Indépendamment de la composante purement politique qui alimente en partie la contestation – toucher à l’ordre scolaire, c’est toucher à l’ordre social – la controverse surréaliste qui accompagne le projet de réforme du collège met en évidence une sorte de paresse éducative qui vient presque systématiquement s’intercaler entre le discours et la réalité des choses dès qu’il est question, en France, d’éducation : comme l’école, devrait, à elle seule, être la réponse à tous les maux de la société et la garantie d’un avenir meilleur, toute modification, même la plus ténue, à un fonctionnement perçu par habitude comme étant la norme, alors qu’il n’est qu’une tradition, est considérée comme une menace. Une constatation qui se vérifie tout spécialement pour l’enseignement de l’histoire, tant les imprécations adressées aux changements de programme, pourtant minimes, paraissent décalées, hors de proportion avec le quotidien d’une salle de classe. C’est vraiment tout ignorer de l’enseignement, et de la nature humaine, que d’imaginer qu’il suffirait de  quelques heures de cours sur l’humanisme ou sur les Lumières – outre que ces questions ne disparaissent pas des nouveaux programmes, en dépit des assertions de mauvaise foi – pour construire des personnalités  critiques et tolérantes, voire pour assurer l’avenir d’une civilisation, comme on a pu l’entendre.

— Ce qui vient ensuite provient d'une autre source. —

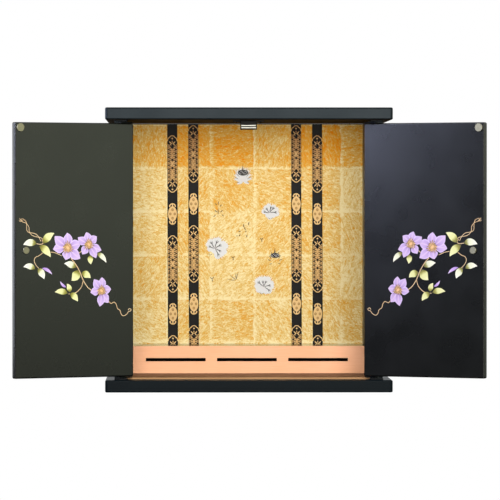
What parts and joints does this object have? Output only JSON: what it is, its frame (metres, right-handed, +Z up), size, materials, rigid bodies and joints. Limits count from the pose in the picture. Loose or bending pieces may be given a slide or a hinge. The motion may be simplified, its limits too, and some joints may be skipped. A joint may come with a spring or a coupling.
{
  "type": "household altar cabinet",
  "caption": "Tabletop household altar cabinet: black lacquered case with hinged doors, gold-leafed back panel, slotted step and magnetic catch.",
  "frame": {"origin": "centre of the base board's underside, where the cabinet stands", "axes": "+X to the right along the open doors, +Y to the back, +Z up; the front faces -Y"},
  "size_m": [0.7046, 0.4105, 0.428],
  "materials": {
    "lacquer": "black satin lacquer",
    "gold_leaf": "gold leaf with painted black and gold strips",
    "copper_paint": "copper-coloured satin finish",
    "black_plastic": "moulded black",
    "bright_steel": "bright",
    "dull_steel": "dull warm grey",
    "black_steel": "black"
  },
  "bodies": {
    "cabinet": {"base_board": "lacquer", "top_board": "lacquer", "side_wall_left": "lacquer", "side_wall_right": "lacquer", "back_board": "lacquer", "step_top": "lacquer", "gold_panel": "gold_leaf", "floor_sheet": "copper_paint", "step_front": "copper_paint", "catch_body": "black_plastic", "catch_pole_upper": "bright_steel", "catch_pole_lower": "bright_steel", "hinge_board_plate_upper_left": "black_steel", "hinge_board_plate_upper_right": "black_steel", "hinge_board_plate_lower_left": "black_steel", "hinge_board_plate_lower_right": "black_steel"},
    "left_door": {"door_left": "lacquer", "strike_disc_left": "dull_steel", "knob_cap_left": "dull_steel", "knob_left": "black_steel", "hinge_door_plate_upper_left": "black_steel", "hinge_door_plate_lower_left": "black_steel"},
    "right_door": {"door_right": "lacquer", "strike_disc_right": "dull_steel", "knob_cap_right": "dull_steel", "knob_right": "black_steel", "hinge_door_plate_upper_right": "black_steel", "hinge_door_plate_lower_right": "black_steel"}
  },
  "joints": [
    {"name": "left_door_hinge", "type": "hinge", "parent": "cabinet", "child": "left_door", "pos_m": [-0.1885, -0.14373, 0.214], "axis": [0, 0, 1], "range_deg": [-30, 150]},
    {"name": "right_door_hinge", "type": "hinge", "parent": "cabinet", "child": "right_door", "pos_m": [0.1885, -0.14373, 0.214], "axis": [0, 0, 1], "range_deg": [-150, 30]}
  ]
}
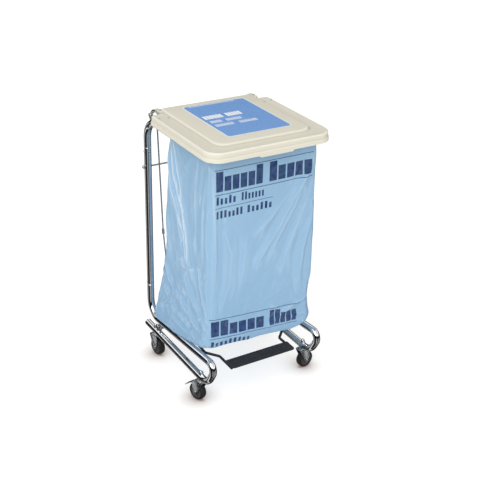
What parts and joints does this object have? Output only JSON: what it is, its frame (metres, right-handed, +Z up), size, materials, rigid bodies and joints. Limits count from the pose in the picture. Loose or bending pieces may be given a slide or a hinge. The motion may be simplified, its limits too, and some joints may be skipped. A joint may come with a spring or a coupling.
{
  "type": "linen trolley",
  "caption": "Chrome tube linen hamper on swivel casters with a hinged cream lid opened by a foot pedal and a hung blue film bag.",
  "frame": {"origin": "centre of the whole object's box seen from above, on the floor", "axes": "+Z up; the front with the pedal faces -Y; +X is to the right of someone who faces the rear from the front"},
  "size_m": [0.4952, 0.5102, 0.943],
  "materials": {
    "chrome": "bright chrome plate",
    "zinc": "zinc plate",
    "cream_plastic": "satin moulded cream",
    "blue_label": "printed card under clear film",
    "blue_film": "translucent blue film",
    "black_paint": "black coat",
    "black_rubber": "solid rubber tread",
    "grey_hub": "moulded dark grey"
  },
  "bodies": {
    "frame": {"side_tube_left": "chrome", "side_tube_right": "chrome", "post_left": "chrome", "post_right": "chrome", "top_arm_left": "chrome", "top_arm_right": "chrome", "tie_nut_left": "zinc", "tie_nut_right": "zinc", "rear_strut_left": "chrome", "rear_strut_right": "chrome", "tube_plug_left": "zinc", "tube_plug_right": "zinc", "pivot_lug_left": "zinc", "pivot_lug_right": "zinc", "hinge_bracket_left": "zinc", "hinge_bracket_right": "zinc", "hoop_rear_bar": "chrome", "tie_rod": "zinc", "rear_cross_tube": "chrome", "bag": "blue_film", "caster_stem_front_left": "chrome", "caster_stem_front_right": "chrome", "caster_stem_rear_left": "chrome", "caster_stem_rear_right": "chrome"},
    "lid": {"lid_shell": "cream_plastic", "lid_label": "blue_label", "hinge_arm_left": "chrome", "hinge_arm_right": "chrome", "hinge_hood_left": "cream_plastic", "hinge_hood_right": "cream_plastic", "lid_crank": "zinc"},
    "pedal": {"pedal_arm_left": "black_paint", "pedal_arm_right": "black_paint", "pedal_boss_left": "black_paint", "pedal_boss_right": "black_paint", "pedal_rear_bar": "black_paint", "pedal_tread": "black_paint"},
    "link": {"link_lower": "zinc", "link_adjuster": "zinc", "link_upper": "zinc"},
    "caster_front_left": {"caster_fork_front_left": "chrome", "caster_axle_front_left": "zinc"},
    "wheel_front_left": {"caster_tyre_front_left": "black_rubber", "caster_hub_front_left": "grey_hub"},
    "caster_front_right": {"caster_fork_front_right": "chrome", "caster_axle_front_right": "zinc"},
    "wheel_front_right": {"caster_tyre_front_right": "black_rubber", "caster_hub_front_right": "grey_hub"},
    "caster_rear_left": {"caster_fork_rear_left": "chrome", "caster_axle_rear_left": "zinc"},
    "wheel_rear_left": {"caster_tyre_rear_left": "black_rubber", "caster_hub_rear_left": "grey_hub"},
    "caster_rear_right": {"caster_fork_rear_right": "chrome", "caster_axle_rear_right": "zinc"},
    "wheel_rear_right": {"caster_tyre_rear_right": "black_rubber", "caster_hub_rear_right": "grey_hub"},
    "brake_front_left": {"brake_lever_front_left": "zinc"}
  },
  "joints": [
    {"name": "lid_hinge", "type": "hinge", "parent": "frame", "child": "lid", "pos_m": [-0.00839, 0.23262, 0.91], "axis": [-1, 0, 0], "range_deg": [0, 75]},
    {"name": "pedal_pivot", "type": "hinge", "parent": "frame", "child": "pedal", "pos_m": [-0.00839, -0.00038, 0.15], "axis": [1, 0, 0], "range_deg": [0, 9.5]},
    {"name": "link_pivot", "type": "hinge", "parent": "pedal", "child": "link", "pos_m": [-0.13939, 0.20862, 0.133], "axis": [1, 0, 0], "range_deg": [-9.5, 0]},
    {"name": "swivel_front_left", "type": "hinge", "parent": "frame", "child": "caster_front_left", "pos_m": [-0.21789, -0.15888, 0.075], "axis": [0, 0, 1], "continuous": true},
    {"name": "spin_front_left", "type": "hinge", "parent": "caster_front_left", "child": "wheel_front_left", "pos_m": [-0.22198, -0.14549, 0.032], "axis": [-0.9563, -0.2924, 0], "continuous": true},
    {"name": "swivel_front_right", "type": "hinge", "parent": "frame", "child": "caster_front_right", "pos_m": [0.20111, -0.15888, 0.075], "axis": [0, 0, 1], "continuous": true},
    {"name": "spin_front_right", "type": "hinge", "parent": "caster_front_right", "child": "wheel_front_right", "pos_m": [0.21497, -0.15693, 0.032], "axis": [-0.1392, 0.9903, 0], "continuous": true},
    {"name": "swivel_rear_left", "type": "hinge", "parent": "frame", "child": "caster_rear_left", "pos_m": [-0.21789, 0.18812, 0.075], "axis": [0, 0, 1], "continuous": true},
    {"name": "spin_rear_left", "type": "hinge", "parent": "caster_rear_left", "child": "wheel_rear_left", "pos_m": [-0.21594, 0.17426, 0.032], "axis": [0.9903, 0.1392, 0], "continuous": true},
    {"name": "swivel_rear_right", "type": "hinge", "parent": "frame", "child": "caster_rear_right", "pos_m": [0.20111, 0.18812, 0.075], "axis": [0, 0, 1], "continuous": true},
    {"name": "spin_rear_right", "type": "hinge", "parent": "caster_rear_right", "child": "wheel_rear_right", "pos_m": [0.2059, 0.17496, 0.032], "axis": [0.9397, 0.342, 0], "continuous": true},
    {"name": "brake_front_left", "type": "hinge", "parent": "caster_front_left", "child": "brake_front_left", "pos_m": [-0.22856, -0.12397, 0.0605], "axis": [-0.9563, -0.2924, 0], "range_deg": [0, 15]}
  ],
  "couplings": [
    {"joint": "pedal_pivot", "follows": "lid_hinge", "ratio": 0.1244},
    {"joint": "link_pivot", "follows": "lid_hinge", "ratio": -0.1244}
  ]
}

Ou encore que la citoyenneté et la solidarité sortiraient comme par enchantement de la chronologie des rois de France ou des faits et gestes de quelques « grands personnages » … quand bien même les frères Kouachi ont appris cette histoire et aussi, probablement, à chanter la Marseillaise. Parce qu’elle fait partie des programmes.

Comme toujours dans le débat éducatif en France, les outrances verbales – et celles de ces dernières semaines resteront probablement dans les annales - accompagnent une sorte de pensée magique, par laquelle la société et le monde des adultes cherchent à éviter d’autres remises en cause.